Pic 12: Now I had the header I needed to connect to the pins of the logic level converter.

Pic 13: I cut the original header from the fan, which didn't fit my purpose here, and prepared the red(+) and black(-) wires for soldering onto the header from Pic 12.

Pic 14: (purely optional) I added a heat shrink tube around the cables before installing the header. This allowed me to hide the cut of end of the yellow cable which is not used i this application.

Pic 15: then I soldered the header onto the cable.

Pic 16: the header connected nicely on the pins of the logic level converter. Important: Make sure you connect red(+) to HV (+5V from the board) and the black (-) to the GND pin. Double check, please!

Pic 17: since I added a fan, albeit very silent, I wanted to reduce possible vibrations from the Pi1541 enclosure, so I used some small plastic feet.

Pic 18: Plastic feet installed

Pic 19: Raspberry Pi board mounted on the back plane, and making sure everything works before final reassembly.

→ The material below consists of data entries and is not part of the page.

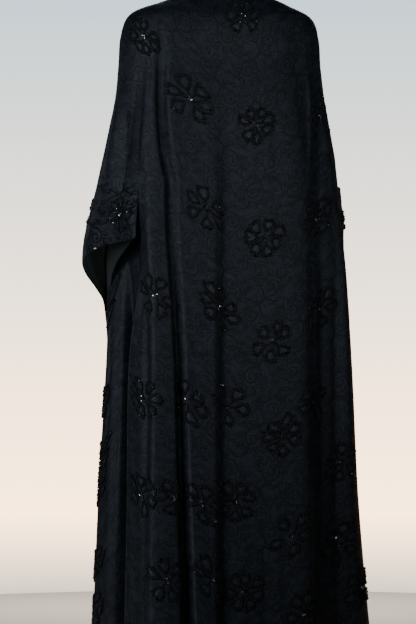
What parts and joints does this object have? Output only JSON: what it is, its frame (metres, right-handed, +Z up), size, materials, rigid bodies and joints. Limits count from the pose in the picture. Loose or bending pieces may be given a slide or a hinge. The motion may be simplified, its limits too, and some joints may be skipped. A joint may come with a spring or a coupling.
{
  "type": "abaya cloak",
  "caption": "Long open-front black abaya cloak with wide kimono-cut sleeves, hanging as worn, with scattered raised applique flowers.",
  "frame": {"origin": "middle of the shoulder line, level with the sides of the neck opening, where the wearer's shoulders hold the cloak", "axes": "+Z up, +X to the wearer's left, the open front faces -Y and the back faces +Y"},
  "size_m": [0.6096, 0.4934, 1.4873],
  "materials": {
    "jacquard_back": "black self-patterned jacquard with a low satin sheen",
    "jacquard_front_left": "black self-patterned jacquard with a low satin sheen",
    "jacquard_front_right": "black self-patterned jacquard with a low satin sheen",
    "neck_binding": "black satin binding"
  },
  "bodies": {
    "root": {"back": "jacquard_back", "front_left": "jacquard_front_left", "front_right": "jacquard_front_right", "neck_band": "neck_binding"}
  },
  "joints": []
}
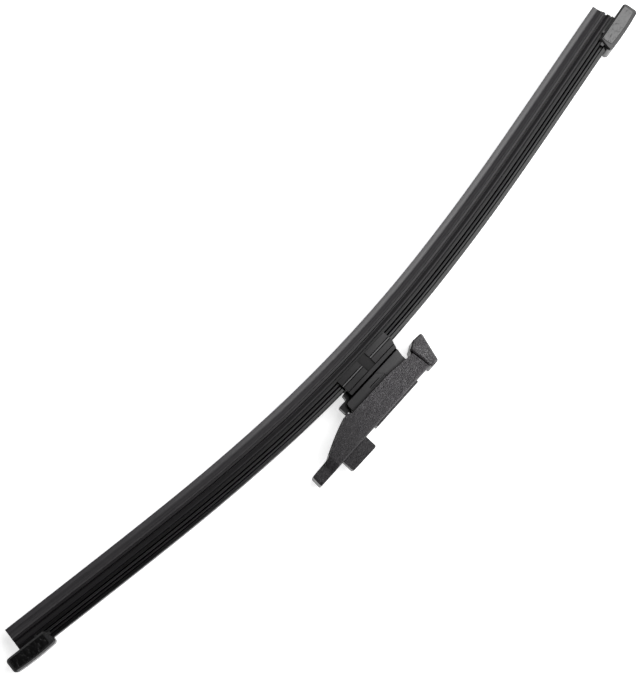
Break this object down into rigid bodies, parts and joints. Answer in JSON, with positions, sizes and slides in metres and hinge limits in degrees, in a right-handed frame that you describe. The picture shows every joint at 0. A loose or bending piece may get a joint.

Pic 20: it's the fan back there behind the heat sink of the CPU with the unit reassembled and the fan is running.

Pic 21: from another view we see that the header leaves enough headroom and is not touching the top of the case once assembled.

Conclusion

We installed heat sink and a fan into a Pi1541 to make it stable.

Pic 22: the assebled unit up and running and stabilized at a temperature of 49-50 degrees Celsius.


A 1541 drive or an drive emulator is not really that practical if you only can run it for half an hour at a time. Sometimes you want to binge-watch demos/trackmos. Sometimes you want to play Maniac Mansion. Regardless having a stable unit is what actually makes this peripheral useful.

I hope you found the images and information useful for making your Pi1541 reliable.

Pro-tip: Deus Ex Machina is a very good demo to run on your Pi1541 to ensure it's stable. The demo end part continuously loads new pictures for as long as the machine is running.